The article details the way that the insurance marketplace reacted to the surge in litigation involving Chinese companies. The article further describes how, as the insurers cranked up the rates and restricted coverage, some Chinese companies reacted by scaling back their coverage, by acquiring insurance with lower limits of liability. However, the article quotes several non-Chinese members of Chinese company corporate boards as saying that they would refuse to serve if their companies did not carry D&O insurance (that is, if their companies went “naked”).
These questions about the cost and availability of coverage for U.S. companies have taken on a renewed relevance as Chinese companies now return to the U.S. for listings on the U.S. exchanges. According to the article, there has already been one U.S. IPO of a Chinese company in 2013, and apparently there are more in the pipeline. Even though the wave of scandals involving U.S.-listed Chinese companies appears to have played itself out, these new IPO companies continue to have to pay “about two-to-three times more than what a comparable U.S.-domiciled company would pay.” Just the same, according to commentators quoted in the article, some carriers “are going back in” to the marketplace for U.S.-listed Chinese companies.

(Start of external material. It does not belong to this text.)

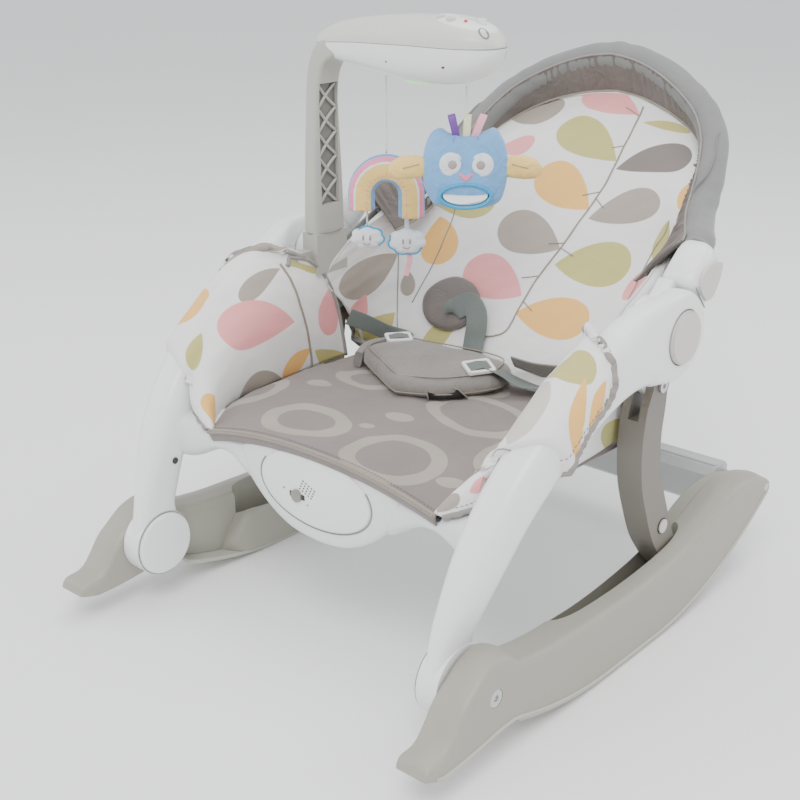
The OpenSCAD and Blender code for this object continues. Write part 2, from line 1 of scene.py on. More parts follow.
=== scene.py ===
import json
import math
import bpy
import numpy as np
from mathutils import Vector
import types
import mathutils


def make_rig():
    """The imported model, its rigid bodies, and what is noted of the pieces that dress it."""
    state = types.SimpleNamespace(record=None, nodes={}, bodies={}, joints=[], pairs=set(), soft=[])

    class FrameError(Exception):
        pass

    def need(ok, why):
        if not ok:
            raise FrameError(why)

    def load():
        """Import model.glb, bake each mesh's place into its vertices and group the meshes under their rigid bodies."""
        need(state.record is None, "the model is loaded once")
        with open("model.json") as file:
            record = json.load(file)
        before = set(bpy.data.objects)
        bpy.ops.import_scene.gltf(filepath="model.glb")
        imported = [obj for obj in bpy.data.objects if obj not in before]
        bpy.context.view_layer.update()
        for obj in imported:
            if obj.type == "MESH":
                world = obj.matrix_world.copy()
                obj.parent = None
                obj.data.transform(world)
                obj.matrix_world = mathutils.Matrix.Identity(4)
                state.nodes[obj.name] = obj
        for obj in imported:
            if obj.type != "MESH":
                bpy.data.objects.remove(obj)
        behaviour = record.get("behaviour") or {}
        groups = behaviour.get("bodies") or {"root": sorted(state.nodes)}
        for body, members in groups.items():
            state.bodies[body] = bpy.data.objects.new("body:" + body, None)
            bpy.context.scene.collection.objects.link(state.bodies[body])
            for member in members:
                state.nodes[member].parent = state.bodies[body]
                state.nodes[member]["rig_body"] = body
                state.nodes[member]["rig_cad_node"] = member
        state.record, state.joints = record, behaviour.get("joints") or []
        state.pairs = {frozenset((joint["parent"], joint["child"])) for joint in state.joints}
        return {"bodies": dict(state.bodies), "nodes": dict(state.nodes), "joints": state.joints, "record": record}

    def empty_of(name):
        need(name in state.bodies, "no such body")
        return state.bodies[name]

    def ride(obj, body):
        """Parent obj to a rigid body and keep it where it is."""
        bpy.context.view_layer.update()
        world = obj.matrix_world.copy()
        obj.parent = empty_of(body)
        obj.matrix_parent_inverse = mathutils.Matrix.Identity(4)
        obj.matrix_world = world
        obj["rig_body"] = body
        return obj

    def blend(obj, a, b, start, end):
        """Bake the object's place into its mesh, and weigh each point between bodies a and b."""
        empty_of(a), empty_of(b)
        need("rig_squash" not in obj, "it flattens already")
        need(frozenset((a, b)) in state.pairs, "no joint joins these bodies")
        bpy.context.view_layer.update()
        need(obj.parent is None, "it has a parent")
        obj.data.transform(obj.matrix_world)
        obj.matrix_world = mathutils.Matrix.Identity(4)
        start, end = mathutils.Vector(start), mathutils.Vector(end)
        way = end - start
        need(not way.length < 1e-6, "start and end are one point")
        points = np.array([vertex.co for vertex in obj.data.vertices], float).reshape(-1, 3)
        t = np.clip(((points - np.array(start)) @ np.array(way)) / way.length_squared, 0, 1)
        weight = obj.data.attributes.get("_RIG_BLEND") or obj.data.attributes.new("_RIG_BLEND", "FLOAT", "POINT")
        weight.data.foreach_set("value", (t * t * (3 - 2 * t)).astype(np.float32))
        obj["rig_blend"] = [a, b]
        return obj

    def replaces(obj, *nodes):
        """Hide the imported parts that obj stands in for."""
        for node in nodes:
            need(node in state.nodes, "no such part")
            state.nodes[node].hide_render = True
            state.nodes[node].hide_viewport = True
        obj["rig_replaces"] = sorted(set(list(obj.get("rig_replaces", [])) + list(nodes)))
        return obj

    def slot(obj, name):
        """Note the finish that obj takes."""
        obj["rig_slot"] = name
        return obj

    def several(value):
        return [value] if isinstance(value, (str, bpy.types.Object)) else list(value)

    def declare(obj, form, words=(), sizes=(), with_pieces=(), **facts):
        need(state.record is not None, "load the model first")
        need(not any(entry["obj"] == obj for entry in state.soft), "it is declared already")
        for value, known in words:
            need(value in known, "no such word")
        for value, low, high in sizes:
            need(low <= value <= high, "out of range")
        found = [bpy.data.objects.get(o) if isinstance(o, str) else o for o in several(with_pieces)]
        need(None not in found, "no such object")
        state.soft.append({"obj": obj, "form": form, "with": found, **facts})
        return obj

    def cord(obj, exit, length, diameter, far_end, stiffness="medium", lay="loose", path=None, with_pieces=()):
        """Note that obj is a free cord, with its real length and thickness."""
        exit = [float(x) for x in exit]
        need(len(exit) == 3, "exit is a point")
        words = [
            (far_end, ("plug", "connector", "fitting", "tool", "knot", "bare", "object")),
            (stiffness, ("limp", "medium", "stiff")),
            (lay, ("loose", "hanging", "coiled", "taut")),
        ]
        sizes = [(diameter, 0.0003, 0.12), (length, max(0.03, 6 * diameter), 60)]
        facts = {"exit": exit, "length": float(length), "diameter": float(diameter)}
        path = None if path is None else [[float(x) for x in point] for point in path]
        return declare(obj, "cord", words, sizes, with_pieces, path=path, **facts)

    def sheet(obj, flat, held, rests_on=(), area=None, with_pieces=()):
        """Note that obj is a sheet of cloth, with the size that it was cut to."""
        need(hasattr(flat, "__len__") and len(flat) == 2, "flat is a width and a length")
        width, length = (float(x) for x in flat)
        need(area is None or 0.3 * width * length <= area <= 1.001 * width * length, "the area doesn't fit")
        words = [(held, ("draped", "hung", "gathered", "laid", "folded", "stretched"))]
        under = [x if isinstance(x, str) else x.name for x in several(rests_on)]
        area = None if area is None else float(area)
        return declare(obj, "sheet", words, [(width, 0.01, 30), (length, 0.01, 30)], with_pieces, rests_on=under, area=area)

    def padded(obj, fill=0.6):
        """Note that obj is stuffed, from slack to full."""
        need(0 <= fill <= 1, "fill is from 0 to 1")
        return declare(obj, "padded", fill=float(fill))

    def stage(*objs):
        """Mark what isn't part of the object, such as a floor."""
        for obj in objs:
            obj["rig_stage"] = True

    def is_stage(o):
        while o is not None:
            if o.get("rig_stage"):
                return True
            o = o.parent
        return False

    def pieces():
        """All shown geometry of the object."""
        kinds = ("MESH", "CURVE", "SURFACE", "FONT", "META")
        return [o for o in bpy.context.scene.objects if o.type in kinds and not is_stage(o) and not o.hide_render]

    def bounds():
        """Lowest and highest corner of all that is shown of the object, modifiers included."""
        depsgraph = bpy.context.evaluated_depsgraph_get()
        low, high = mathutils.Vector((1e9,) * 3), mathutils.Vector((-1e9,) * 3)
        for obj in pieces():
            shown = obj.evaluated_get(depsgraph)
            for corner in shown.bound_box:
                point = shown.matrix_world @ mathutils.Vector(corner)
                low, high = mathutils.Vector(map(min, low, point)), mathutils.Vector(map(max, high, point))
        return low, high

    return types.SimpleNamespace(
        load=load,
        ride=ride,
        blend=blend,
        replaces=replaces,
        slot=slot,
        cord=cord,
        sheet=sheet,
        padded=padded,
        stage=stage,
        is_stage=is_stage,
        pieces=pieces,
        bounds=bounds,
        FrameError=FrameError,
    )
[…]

From my perspective, the article’s general observation about the D&O insurance market for U.S.-listed Chinese companies is more or less accurate. Insurers continue to perceive Chinese companies as a tough class of business. The article is also accurate when it says that some Chinese companies reacted to the price rises by cutting back. Indeed, in some instances, the companies simply declined to purchase the insurance because they found it so costly. However, companies that take that step will have difficulty attracting and retaining the most highly qualified non-Chinese directors, who, like several individuals quoted in the article, will refuse to serve if the company “goes naked” and discontinues its D&O insurance.